Some carriers offer accident forgiveness that waives the first at-fault surcharge if you've been claim-free for three to five years. This benefit disappears at renewal if you don't meet the new eligibility criteria, so confirm in writing whether your forgiveness survived the claim before your renewal date arrives.
Whether to Notify Your Insurer or Wait for the Other Party
Your policy requires you to report accidents "promptly" or "as soon as practicable" — vague terms that give you discretion on timing as long as you're not actively concealing material facts. If the other driver hasn't filed a claim and you're approaching renewal, waiting 10–15 days to see if they pursue it is defensible. If they file, your insurer contacts you and the clock starts.
The risk in waiting: if the other party files three months later and your insurer determines you delayed notification to avoid a surcharge, they can deny coverage for breach of your policy duty. This is rare but happens when delays exceed 30–60 days without good reason. Injuries that seemed minor at the scene but required treatment two weeks later also complicate delayed reporting.
If your renewal is more than 45 days away or the accident involved injury, report immediately. The surcharge timing won't change, and you preserve your coverage defense. If renewal is within 30 days, minor property damage only, and no police report, you have more latitude — but document why you waited if questioned later.
Comparing Quotes Now Versus Waiting Six Months
Shopping immediately after an at-fault accident rarely produces better rates than your current carrier's renewal offer. Most insurers query the same claims databases and apply similar surcharges. The exceptions: carriers specializing in non-standard auto insurance that price post-accident drivers more competitively than standard market insurers.
Waiting six months gives you time to add a defensive driving course completion (reduces surcharges 5–10% in many states), confirm no additional claims during the lookback period, and shop when you're no longer in the immediate post-accident window that triggers some carriers' automatic declinations.
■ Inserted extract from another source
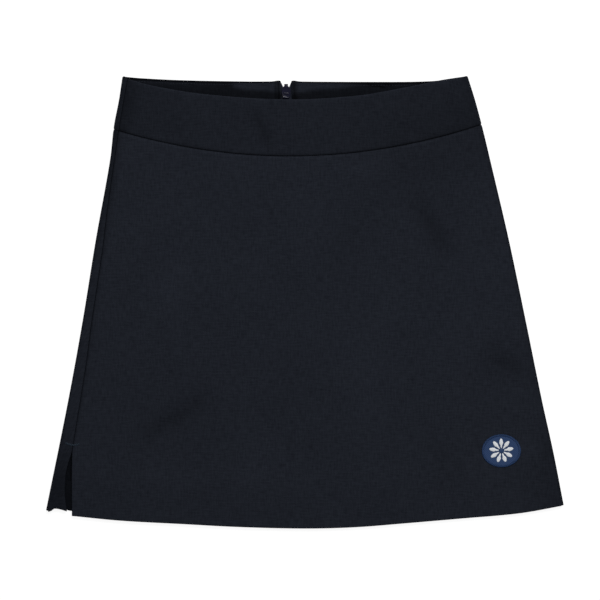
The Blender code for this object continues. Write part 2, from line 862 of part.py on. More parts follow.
def cylinder_object(name, middle, radius, width, material):
    """A cylinder on the pull tab's hinge line, along X."""
    mesh = bmesh.new()
    bmesh.ops.create_cone(
        mesh,
        cap_ends=True,
        segments=BAR_SIDES,
        radius1=radius * MM,
        radius2=radius * MM,
        depth=width * MM,
    )
    for vert in mesh.verts:
        x, y, z = vert.co
        vert.co = (z + middle * MM, y + HINGE_Y * MM, HINGE_Z * MM - x)
    return add_object(name, mesh, material)


def join_solid(target, other, operation):
    """Joins or cuts one solid with another by a Boolean, and keeps the other as a hidden helper."""
    modifier = target.modifiers.new(other.name, "BOOLEAN")
    modifier.operation = operation
    modifier.object = other
    other.hide_render = True
    other.display_type = "WIRE"


def build_zip(tape, coil, metal):
    tape_depth = CLOTH + SEAM_GAP
    tape_top = curve(BACK_TOP, CENTRE_BACK[0][1]) - TAPE_TOP_DROP
    for side, word in ((-1, "right"), (1, "left")):
        build_zip_strip(
            f"zip_tape_{word}",
            side,
            lambda y: max(notch_half(y), SEAM_GAP),
            TAPE_WIDTH,
            tape_top,
            CLOTH,
            tape_depth,
            tape,
        )
        build_zip_strip(
            f"zip_coil_{word}",
            side,
            lambda y: COIL_INNER,
            COIL_OUTER,
            COIL_TOP_Y,
            COIL_THICK,
            2 * tape_depth,
            coil,
        )
    build_slider(metal)
    build_pull(metal)


def main():
    clear_scene()
    cloth = make_material("navy_twill", (0.010, 0.013, 0.022), 0.85)
    lining = make_material("navy_facing", (0.009, 0.012, 0.020), 0.85)
    tape = make_material("navy_zip_tape", (0.008, 0.010, 0.018), 0.9)
    coil = make_material("navy_zip_coil", (0.010, 0.011, 0.028), 0.4)
    metal = make_material("navy_enamel", (0.014, 0.014, 0.045), 0.3, 0.2)
    build_panels(cloth)
    build_waistband(cloth, lining)
    build_zip(tape, coil, metal)


main()
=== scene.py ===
# %% [markdown]
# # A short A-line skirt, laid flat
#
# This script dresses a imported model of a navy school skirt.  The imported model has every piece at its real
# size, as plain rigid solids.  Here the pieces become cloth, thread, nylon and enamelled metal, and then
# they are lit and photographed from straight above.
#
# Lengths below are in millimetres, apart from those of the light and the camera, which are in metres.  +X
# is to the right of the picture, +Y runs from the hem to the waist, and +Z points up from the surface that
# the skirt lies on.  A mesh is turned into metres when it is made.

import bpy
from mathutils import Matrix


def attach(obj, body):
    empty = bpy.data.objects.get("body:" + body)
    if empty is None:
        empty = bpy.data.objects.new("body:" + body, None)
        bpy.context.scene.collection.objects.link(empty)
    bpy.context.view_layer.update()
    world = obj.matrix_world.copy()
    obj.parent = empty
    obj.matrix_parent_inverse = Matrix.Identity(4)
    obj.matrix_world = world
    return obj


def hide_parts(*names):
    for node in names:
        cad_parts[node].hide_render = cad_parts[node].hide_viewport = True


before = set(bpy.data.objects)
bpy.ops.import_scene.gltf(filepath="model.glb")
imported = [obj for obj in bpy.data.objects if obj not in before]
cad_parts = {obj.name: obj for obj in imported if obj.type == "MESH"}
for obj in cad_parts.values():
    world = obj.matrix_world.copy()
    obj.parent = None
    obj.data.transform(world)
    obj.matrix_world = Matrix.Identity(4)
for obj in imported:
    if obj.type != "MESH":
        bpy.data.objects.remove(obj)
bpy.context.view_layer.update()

# %% Modules and the unit of length
import math

import bpy
import numpy as np
from mathutils import Vector

MM = 0.001
print("one millimetre is", MM, "of Blender's units")

# %% [markdown]
# ## Smooth lines from short tables
#
# A pattern maker marks a few points and draws a smooth line through them with a curved ruler.  A curve
# object could do that here, but a function is easier to ask "where is the edge at this height?".  So each
# line of the skirt is a short table, and one function draws the smooth curve through it.

# %% The curve function
def curve(table, at, column=1):
    """A smooth curve through a table's points, straight beyond its ends.  at may be an array."""
    xs, ys = np.array(sorted((row[0], row[column]) for row in table)).T
    at = np.asarray(at, float)
    i = np.clip(np.searchsorted(xs, at, side="right") - 1, 0, len(xs) - 2)
    before = np.maximum(i - 1, 0)
    after = np.minimum(i + 2, len(xs) - 1)
    span = xs[i + 1] - xs[i]
    slope0 = (ys[i + 1] - ys[before]) / (xs[i + 1] - xs[before]) * span
    slope1 = (ys[after] - ys[i]) / (xs[after] - xs[i]) * span
    t = (at - xs[i]) / span
    between = (
        ys[i] * (1 + 2 * t) * (1 - t) ** 2
        + slope0 * t * (1 - t) ** 2
        + ys[i + 1] * t * t * (3 - 2 * t)
        + slope1 * t * t * (t - 1)
    )
    straight = ys[i] + (at - xs[i]) * (ys[i + 1] - ys[i]) / span
    return np.where((at < xs[0]) | (at > xs[-1]), straight, between)


def held_curve(table, at, column=1):
    """The curve, held at its end values beyond its ends."""
    ends = [row[0] for row in table]
    return curve(table, np.clip(at, min(ends), max(ends)), column)


def ease(t):
    """0 to 1 with soft ends."""
    t = np.clip(t, 0.0, 1.0)
    return t * t * (3 - 2 * t)


print("half way up a soft step:", float(ease(0.5)))

# %% [markdown]
# ## The outline of the laid skirt
#
# The skirt is a tube pressed flat.  Its front lies on top, its back lies on the table, and two round folds
# join them.  The left side seam has rolled onto the top and the right one has rolled underneath, which is
# how such a skirt settles when it is smoothed out by hand.  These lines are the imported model's own, so the
# cloth ends up exactly where the solids are.

# %% Side folds and top edges
FOLDS = {
    "left": (  # y, x
        (226.0, -182.5),
        (202.3, -186.1),
        (176.3, -191.1),
        (142.3, -195.0),
        (62.3, -209.3),
        (-17.7, -222.3),
        (-97.7, -236.8),
        (-208.4, -259.05),
    ),
    "right": (  # y, x
        (226.3, 162.8),
        (202.3, 170.3),
        (176.3, 177.3),
        (142.3, 185.5),
        (62.3, 204.2),
        (-17.7, 220.9),
        (-97.7, 237.2),
        (-148.7, 248.4),
        (-202.7, 258.9),
    ),
}
FRONT_TOP = (  # x, y
    (-182.5, 226.0),
    (-174.9, 222.8),
    (-149.9, 216.1),
    (-99.9, 208.0),
    (-19.9, 202.7),
    (50.1, 206.3),
    (100.1, 214.7),
    (135.1, 222.0),
    (162.8, 226.3),
)
BACK_TOP = (  # x, y
    (-182.5, 226.0),
    (-164.9, 224.4),
    (-124.9, 222.4),
    (-59.9, 221.1),
    (-18.9, 221.0),
    (75.1, 220.6),
    (120.1, 221.1),
    (145.1, 223.1),
    (162.8, 226.3),
)
print("top edge, fold to fold:", round(FRONT_TOP[-1][0] - FRONT_TOP[0][0]), "mm")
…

Drivers who shop at their first post-accident renewal often see quotes 40–60% higher than their current rate. Those who wait until the second renewal and present 12 months claim-free often reduce that gap to 15–25%.
The counter-argument: if your current carrier applies a 45% surcharge and a non-standard carrier offers only 30% over your old rate, switching immediately saves money even though both increased your premium. Run the math on actual quotes, not assumptions about who prices accidents better.
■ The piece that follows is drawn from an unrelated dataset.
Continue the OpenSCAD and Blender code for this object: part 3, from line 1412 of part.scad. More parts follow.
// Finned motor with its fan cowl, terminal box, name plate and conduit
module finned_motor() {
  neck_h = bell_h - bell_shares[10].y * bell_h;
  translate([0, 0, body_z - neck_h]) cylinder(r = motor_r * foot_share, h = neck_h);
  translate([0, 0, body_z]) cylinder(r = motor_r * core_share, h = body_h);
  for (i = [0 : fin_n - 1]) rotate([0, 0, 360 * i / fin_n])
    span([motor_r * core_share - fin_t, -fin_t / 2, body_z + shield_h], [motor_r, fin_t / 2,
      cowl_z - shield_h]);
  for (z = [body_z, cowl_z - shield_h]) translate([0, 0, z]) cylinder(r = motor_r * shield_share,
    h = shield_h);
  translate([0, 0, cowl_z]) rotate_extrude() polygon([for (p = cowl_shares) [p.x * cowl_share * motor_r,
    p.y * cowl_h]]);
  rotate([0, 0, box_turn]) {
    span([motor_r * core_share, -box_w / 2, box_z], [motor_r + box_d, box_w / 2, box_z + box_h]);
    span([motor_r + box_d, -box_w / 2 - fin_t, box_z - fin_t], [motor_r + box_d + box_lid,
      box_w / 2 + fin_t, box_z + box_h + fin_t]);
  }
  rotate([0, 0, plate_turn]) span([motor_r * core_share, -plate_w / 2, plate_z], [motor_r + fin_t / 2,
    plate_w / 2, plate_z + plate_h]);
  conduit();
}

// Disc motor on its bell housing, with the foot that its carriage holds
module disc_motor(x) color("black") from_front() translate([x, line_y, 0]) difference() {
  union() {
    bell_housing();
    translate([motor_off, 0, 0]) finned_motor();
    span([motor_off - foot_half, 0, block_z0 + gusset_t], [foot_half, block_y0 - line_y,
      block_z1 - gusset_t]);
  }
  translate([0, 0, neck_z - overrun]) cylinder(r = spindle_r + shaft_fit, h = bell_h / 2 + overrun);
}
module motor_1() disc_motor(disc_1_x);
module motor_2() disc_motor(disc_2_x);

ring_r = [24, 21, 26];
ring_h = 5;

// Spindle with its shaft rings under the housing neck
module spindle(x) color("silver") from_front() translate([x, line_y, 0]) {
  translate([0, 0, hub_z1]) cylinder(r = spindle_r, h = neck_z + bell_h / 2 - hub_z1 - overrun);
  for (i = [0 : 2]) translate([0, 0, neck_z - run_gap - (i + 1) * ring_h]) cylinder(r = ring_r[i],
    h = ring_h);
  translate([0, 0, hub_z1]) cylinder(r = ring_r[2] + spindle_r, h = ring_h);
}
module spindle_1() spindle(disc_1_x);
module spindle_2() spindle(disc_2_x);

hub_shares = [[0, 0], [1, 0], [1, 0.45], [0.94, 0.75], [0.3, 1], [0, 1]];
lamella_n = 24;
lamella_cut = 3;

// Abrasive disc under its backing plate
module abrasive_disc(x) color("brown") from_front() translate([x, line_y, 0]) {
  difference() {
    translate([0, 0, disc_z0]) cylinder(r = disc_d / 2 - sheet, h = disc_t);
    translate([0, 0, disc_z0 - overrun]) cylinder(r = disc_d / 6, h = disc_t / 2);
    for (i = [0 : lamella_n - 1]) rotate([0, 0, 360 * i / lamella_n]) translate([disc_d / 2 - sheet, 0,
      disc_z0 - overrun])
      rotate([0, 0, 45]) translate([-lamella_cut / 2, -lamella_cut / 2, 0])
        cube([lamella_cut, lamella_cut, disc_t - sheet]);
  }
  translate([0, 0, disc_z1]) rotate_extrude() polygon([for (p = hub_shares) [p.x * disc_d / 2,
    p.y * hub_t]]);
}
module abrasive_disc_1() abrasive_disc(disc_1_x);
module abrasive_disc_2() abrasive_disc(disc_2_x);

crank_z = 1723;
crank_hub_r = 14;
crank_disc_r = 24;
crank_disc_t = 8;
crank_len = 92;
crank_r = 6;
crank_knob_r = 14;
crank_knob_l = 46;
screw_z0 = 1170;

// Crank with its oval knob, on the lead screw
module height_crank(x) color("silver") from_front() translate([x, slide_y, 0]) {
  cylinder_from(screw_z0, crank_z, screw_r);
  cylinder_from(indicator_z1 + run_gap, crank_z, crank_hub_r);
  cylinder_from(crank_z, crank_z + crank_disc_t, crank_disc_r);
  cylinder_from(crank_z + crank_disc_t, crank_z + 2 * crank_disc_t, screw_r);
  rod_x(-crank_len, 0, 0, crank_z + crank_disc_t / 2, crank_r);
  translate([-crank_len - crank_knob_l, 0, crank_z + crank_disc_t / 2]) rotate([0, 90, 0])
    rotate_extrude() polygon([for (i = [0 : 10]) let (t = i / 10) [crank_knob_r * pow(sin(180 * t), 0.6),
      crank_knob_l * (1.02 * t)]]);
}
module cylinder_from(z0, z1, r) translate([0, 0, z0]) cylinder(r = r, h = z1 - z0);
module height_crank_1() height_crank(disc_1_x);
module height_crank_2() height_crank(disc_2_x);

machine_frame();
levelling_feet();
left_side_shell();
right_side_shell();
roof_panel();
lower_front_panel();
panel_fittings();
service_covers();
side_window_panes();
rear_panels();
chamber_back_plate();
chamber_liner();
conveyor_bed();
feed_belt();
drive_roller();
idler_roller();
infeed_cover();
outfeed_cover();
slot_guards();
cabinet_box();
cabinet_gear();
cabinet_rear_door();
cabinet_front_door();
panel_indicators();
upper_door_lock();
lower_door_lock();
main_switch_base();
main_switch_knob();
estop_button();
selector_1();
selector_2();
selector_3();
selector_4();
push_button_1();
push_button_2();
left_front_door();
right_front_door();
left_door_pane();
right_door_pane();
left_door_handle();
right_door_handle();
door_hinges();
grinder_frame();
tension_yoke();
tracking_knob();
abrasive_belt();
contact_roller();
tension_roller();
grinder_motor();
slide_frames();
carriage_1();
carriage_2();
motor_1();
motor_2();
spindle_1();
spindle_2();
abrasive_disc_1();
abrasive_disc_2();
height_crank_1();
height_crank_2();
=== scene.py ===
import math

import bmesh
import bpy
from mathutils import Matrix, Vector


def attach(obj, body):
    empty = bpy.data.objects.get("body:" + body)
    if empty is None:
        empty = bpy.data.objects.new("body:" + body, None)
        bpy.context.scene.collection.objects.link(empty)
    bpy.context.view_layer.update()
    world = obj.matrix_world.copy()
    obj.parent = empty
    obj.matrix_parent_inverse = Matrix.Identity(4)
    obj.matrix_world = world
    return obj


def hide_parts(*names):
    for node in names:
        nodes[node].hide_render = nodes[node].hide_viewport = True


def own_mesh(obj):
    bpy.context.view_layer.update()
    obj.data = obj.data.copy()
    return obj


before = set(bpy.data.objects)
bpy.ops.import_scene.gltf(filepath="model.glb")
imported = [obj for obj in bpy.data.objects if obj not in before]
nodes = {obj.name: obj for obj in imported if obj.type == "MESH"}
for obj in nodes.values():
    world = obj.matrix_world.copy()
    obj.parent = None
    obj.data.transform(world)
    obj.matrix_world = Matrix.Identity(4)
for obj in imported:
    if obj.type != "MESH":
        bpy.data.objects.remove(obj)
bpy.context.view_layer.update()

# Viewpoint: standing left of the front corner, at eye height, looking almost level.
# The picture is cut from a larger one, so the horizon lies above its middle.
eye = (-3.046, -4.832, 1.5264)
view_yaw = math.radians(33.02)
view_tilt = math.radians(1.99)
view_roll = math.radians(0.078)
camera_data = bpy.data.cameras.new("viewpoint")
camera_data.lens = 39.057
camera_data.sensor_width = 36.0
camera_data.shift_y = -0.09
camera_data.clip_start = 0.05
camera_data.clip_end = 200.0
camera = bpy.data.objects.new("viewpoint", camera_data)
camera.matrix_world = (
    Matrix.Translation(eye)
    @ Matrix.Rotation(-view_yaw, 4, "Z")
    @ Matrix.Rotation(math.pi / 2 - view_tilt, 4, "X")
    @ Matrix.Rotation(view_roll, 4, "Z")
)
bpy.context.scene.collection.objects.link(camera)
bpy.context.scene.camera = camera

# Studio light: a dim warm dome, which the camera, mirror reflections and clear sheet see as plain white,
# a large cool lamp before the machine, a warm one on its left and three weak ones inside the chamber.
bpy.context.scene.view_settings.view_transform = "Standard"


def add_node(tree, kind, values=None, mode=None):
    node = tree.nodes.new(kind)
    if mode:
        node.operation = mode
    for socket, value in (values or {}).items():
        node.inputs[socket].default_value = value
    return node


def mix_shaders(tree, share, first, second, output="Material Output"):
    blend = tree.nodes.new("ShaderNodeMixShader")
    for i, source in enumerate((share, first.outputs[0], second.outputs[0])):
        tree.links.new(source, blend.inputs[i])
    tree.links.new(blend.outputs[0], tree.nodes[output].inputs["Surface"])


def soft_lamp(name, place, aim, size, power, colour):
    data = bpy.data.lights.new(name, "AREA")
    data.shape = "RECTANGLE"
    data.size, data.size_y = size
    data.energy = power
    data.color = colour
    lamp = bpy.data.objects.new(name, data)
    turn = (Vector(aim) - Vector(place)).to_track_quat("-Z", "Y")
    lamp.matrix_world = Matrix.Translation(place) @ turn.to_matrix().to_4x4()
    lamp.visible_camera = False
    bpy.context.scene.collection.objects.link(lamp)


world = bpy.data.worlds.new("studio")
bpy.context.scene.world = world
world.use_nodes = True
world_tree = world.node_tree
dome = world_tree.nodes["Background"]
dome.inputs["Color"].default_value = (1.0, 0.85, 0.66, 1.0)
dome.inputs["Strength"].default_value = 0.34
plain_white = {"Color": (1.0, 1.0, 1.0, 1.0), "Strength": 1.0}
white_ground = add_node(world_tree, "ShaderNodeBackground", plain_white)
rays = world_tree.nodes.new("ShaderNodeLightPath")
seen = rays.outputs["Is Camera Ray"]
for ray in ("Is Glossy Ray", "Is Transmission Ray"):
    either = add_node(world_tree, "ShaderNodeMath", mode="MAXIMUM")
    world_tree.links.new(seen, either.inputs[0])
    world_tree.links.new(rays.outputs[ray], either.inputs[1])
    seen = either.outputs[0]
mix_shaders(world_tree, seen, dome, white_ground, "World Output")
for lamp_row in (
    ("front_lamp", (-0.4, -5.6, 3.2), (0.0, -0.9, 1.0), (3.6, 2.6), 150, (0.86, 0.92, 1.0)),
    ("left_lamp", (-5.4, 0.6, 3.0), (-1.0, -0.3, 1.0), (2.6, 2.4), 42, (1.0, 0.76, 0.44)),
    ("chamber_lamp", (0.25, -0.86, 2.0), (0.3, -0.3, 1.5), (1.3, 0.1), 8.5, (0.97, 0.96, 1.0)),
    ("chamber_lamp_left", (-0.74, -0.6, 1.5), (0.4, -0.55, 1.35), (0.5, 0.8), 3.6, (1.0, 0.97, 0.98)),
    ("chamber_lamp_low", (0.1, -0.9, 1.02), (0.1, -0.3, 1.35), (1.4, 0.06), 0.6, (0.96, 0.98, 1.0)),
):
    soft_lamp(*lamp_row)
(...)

Actions in the Next 30 Days That Reduce Long-Term Cost
Confirm your state's DMV accident reporting threshold and deadline. Missing the DMV filing creates a separate violation that carriers surcharge independently from the at-fault accident. Most states require a report if damage exceeds $750–$1,500 or if anyone was injured, with deadlines ranging from 10–30 days after the accident.
Request a copy of the police report and photos of both vehicles while details are fresh. If the other driver's damage estimate comes in under $1,000 and yours is $400, paying both out of pocket ($1,400 total) may be cheaper than three years of 25% surcharges on a $140/month policy ($1,260 total). This decision window closes once anyone files a claim.
Document your current premium, coverage limits, and renewal date in writing. When you shop in six or twelve months, you'll need this baseline to evaluate whether competing quotes actually save money or just sound cheaper because you forgot your pre-accident rate. Drivers consistently overestimate their old premiums by 15–20% when quoting from memory, making bad switches look good.
Which Carriers Compete for Post-Accident Drivers Right Now
Standard market carriers like State Farm and Geico typically apply consistent surcharges but rarely offer post-accident drivers their best rates — those go to preferred-risk profiles. Non-standard and regional carriers like Bristol West, Dairyland, and The General price at-fault accidents more competitively because their entire book assumes recent violations or claims.
Some captive agents representing carriers like Nationwide or Farmers have access to subsidiary non-standard products that aren't available through direct-to-consumer channels. If you're currently with a direct writer and facing a 50% increase, calling a local independent agent who writes both standard and non-standard markets often surfaces options the comparison sites miss.
Your state matters significantly. California and Massachusetts prohibit some rating factors other states allow, which compresses the difference between standard and non-standard pricing. In Texas and Florida, the gap between markets can reach 40–60%, making the effort to shop non-standard carriers worth the extra calls.